Very late that night, I was in Kuwait. I checked in and was assigned a bunk in a tent. There were about 100 tents, each had 10 bunks. I walked until I found the outprocessing office. They told me to come back in the morning with a few forms filled out. I did so and was informed that I'd be taken to the civilian airport in Kuwait City and fly out on a civilian ticket. My report time was not until late that night.
I wondered around for a while. I found a McDonalds and ordered a few cheese burgers. They were horrible. I tired to sleep but couldn't. I went to the PX and bought a pack of smokes. I spent most of the day and night walking around and smoking. I ate dinner in the dinning hall. I don't remember what it was, but it was better than McDonalds.
I was given some civilain clothing to wear before I left for the airport. I rode the bus through open desert, past oil refineries, and into Kuwait City. Finally at the airport, I finde my way through security then to my gate. I fly from Kuwait, to Germany, to Seattle, then finally to Alaska. While on the second flight I woke up from a nap. I just knew that my wife had given birth. I don't know how or why, but I just knew that my son was in the world.
I landed in Seattle. I changed back into my uniform to try and use it to my advantage to get through secuirty a bit faster. I turned my cell phone on. I got a notice of a text message from my sister-in-law. I opened the message and saw a picture of my son. I was so very happy. I made my way from the international area to the domestic area of the airport. I had to check in to my flight. I was at the end of a very long line. A ticket agent came up and pulled me to the side. He told me to go and stand at a desk where no one was. He checked me in to my final flight. I got the secuirty line and was told to go through the first class line. Once through security, I found my gate.
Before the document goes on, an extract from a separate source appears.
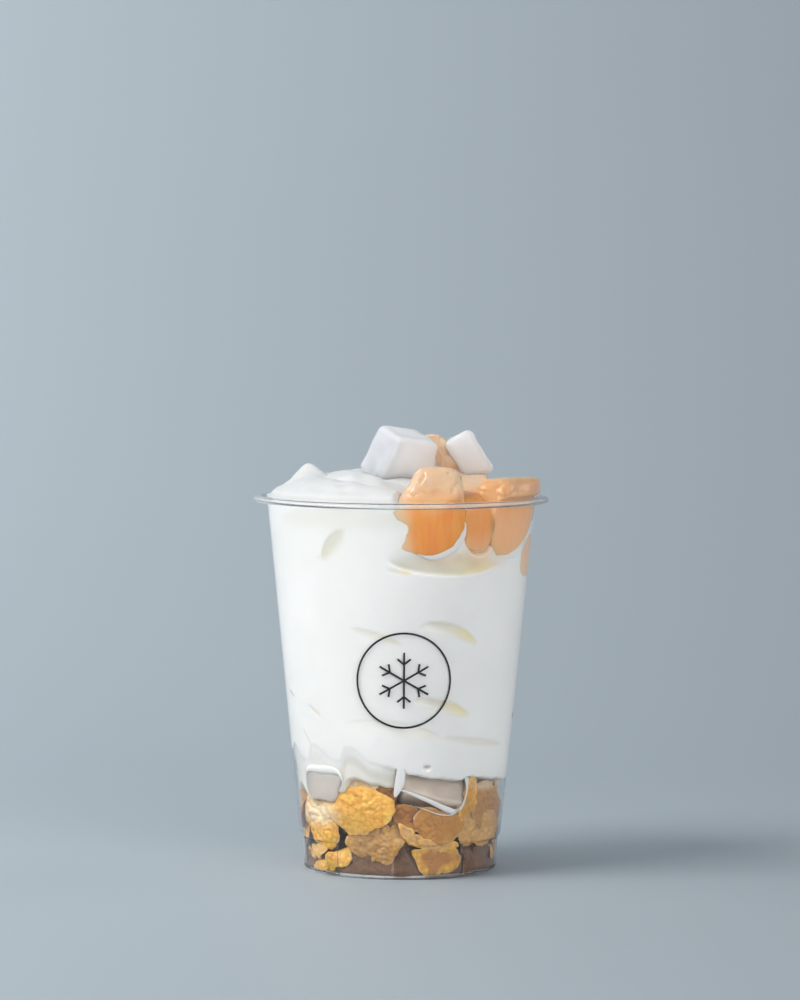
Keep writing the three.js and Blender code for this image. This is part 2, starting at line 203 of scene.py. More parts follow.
def setInputs(tree, node, inputs):  # each input gets a link from another node's output, or a fixed value
    for key, value in inputs.items():
        if isinstance(value, bpy.types.NodeSocket):
            tree.links.new(value, node.inputs[key])
        else:
            node.inputs[key].default_value = value


def addNode(tree, kind, inputs, **settings):
    made = tree.nodes.new(kind)
    for key, value in settings.items():
        setattr(made, key, value)
    setInputs(tree, made, inputs)
    return made


def newFinish(name, color, roughness, inputs):
    finish = bpy.data.materials.new(name)
    finish.use_nodes = True
    tree = finish.node_tree
    shader = tree.nodes["Principled BSDF"]
    setInputs(tree, shader, {"Base Color": (*color, 1), "Roughness": roughness, **inputs})
    return finish, tree, shader


def newGroup(name, inputs, outputs):  # inputs are named with their first values, outputs with their kinds
    group = bpy.data.node_groups.new(name, "ShaderNodeTree")
    for key, value in inputs.items():
        kind = "NodeSocketColor" if isinstance(value, tuple) else "NodeSocketFloat"
        group.interface.new_socket(key, in_out="INPUT", socket_type=kind).default_value = value
    for key, kind in outputs.items():
        group.interface.new_socket(key, in_out="OUTPUT", socket_type="NodeSocket" + kind)
    return group, group.nodes.new("NodeGroupInput").outputs, group.nodes.new("NodeGroupOutput")


def addMath(tree, operation, a, b):
    return addNode(tree, "ShaderNodeMath", {0: a, 1: b}, operation=operation).outputs[0]


def addMix(tree, share, a, b, **settings):
    inputs = {"Factor": share, "A": a, "B": b}
    return addNode(tree, "ShaderNodeMix", inputs, data_type="RGBA", **settings).outputs["Result"]


def ownPlace(tree):  # the piece's own coordinates
    return addNode(tree, "ShaderNodeTexCoord", {}).outputs["Object"]


def stretchedNoise(group, given, inputs):  # noise whose z is multiplied by the group's Stretch
    axes = addNode(group, "ShaderNodeCombineXYZ", {"X": 1, "Y": 1, "Z": given["Stretch"]})
    factors = {0: ownPlace(group), 1: axes.outputs[0]}
    grown = addNode(group, "ShaderNodeVectorMath", factors, operation="MULTIPLY")
    inputs = {"Vector": grown.outputs[0], "Scale": given["Scale"], **inputs}
    return addNode(group, "ShaderNodeTexNoise", inputs).outputs["Fac"]


def mottleGroup():
    # Two colours mixed by soft noise. Share: 3t^2 - 2t^3 as the noise goes from 0.5 - Spread to 0.5 + Spread
    group, given, result = newGroup(
        "mottle",
        {"Low": (0.5, 0.5, 0.5, 1), "High": (1, 1, 1, 1), "Scale": 100, "Stretch": 1, "Spread": 0.2},
        {"Color": "Color", "Share": "Float"},
    )
    noise = stretchedNoise(group, given, {"Detail": 3, "Roughness": 0.55})
    low = addMath(group, "SUBTRACT", 0.5, given["Spread"])
    high = addMath(group, "ADD", 0.5, given["Spread"])
    inputs = {"Value": noise, "From Min": low, "From Max": high}
    share = addNode(group, "ShaderNodeMapRange", inputs, interpolation_type="SMOOTHSTEP").outputs[0]
    setInputs(group, result, {"Color": addMix(group, share, given["Low"], given["High"]), "Share": share})
    return group


def tintGroup():
    # A colour mixed over another by a share, which is held between 0 and 1
    white = (1, 1, 1, 1)
    group, given, result = newGroup("tint", {"Color": white, "Tint": white, "Share": 0}, {"Color": "Color"})
    color = addMix(group, given["Share"], given["Color"], given["Tint"], clamp_factor=True)
    setInputs(group, result, {"Color": color})
    return group


def reliefGroup():
    # Fine height for a bump: one noise with four finer ones in it, each weaker than the last
    group, given, result = newGroup("relief", {"Scale": 400, "Stretch": 1}, {"Height": "Float"})
    setInputs(group, result, {"Height": stretchedNoise(group, given, {"Detail": 4, "Roughness": 0.6})})
    return group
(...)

It was still several hours until my flight. I called my sister-in-law. She was with my wife. I talked to both of them. My sister-in-law said that she'd meet me at the airport. I then found my way to a sports bar. I really wanted a drink after not having any for several months while deployed. I sat and ordered a double Jack and Ginger Ale (it's very good with some lime juice) and ordered a sandwich and fries. A group of guys came and sat a the next table. They started to talk to me. Asking if I'm on my way home from Iraq. I said yes, and told them about my son. I showed them the pictre. During the course of our conversation, I ordered three more double Jack and Gingers. They left before I did. I was finishing up my fries when I asked for the check. The waitress told methat the other guys paid my tab. I left her a tip anyway for her customer service.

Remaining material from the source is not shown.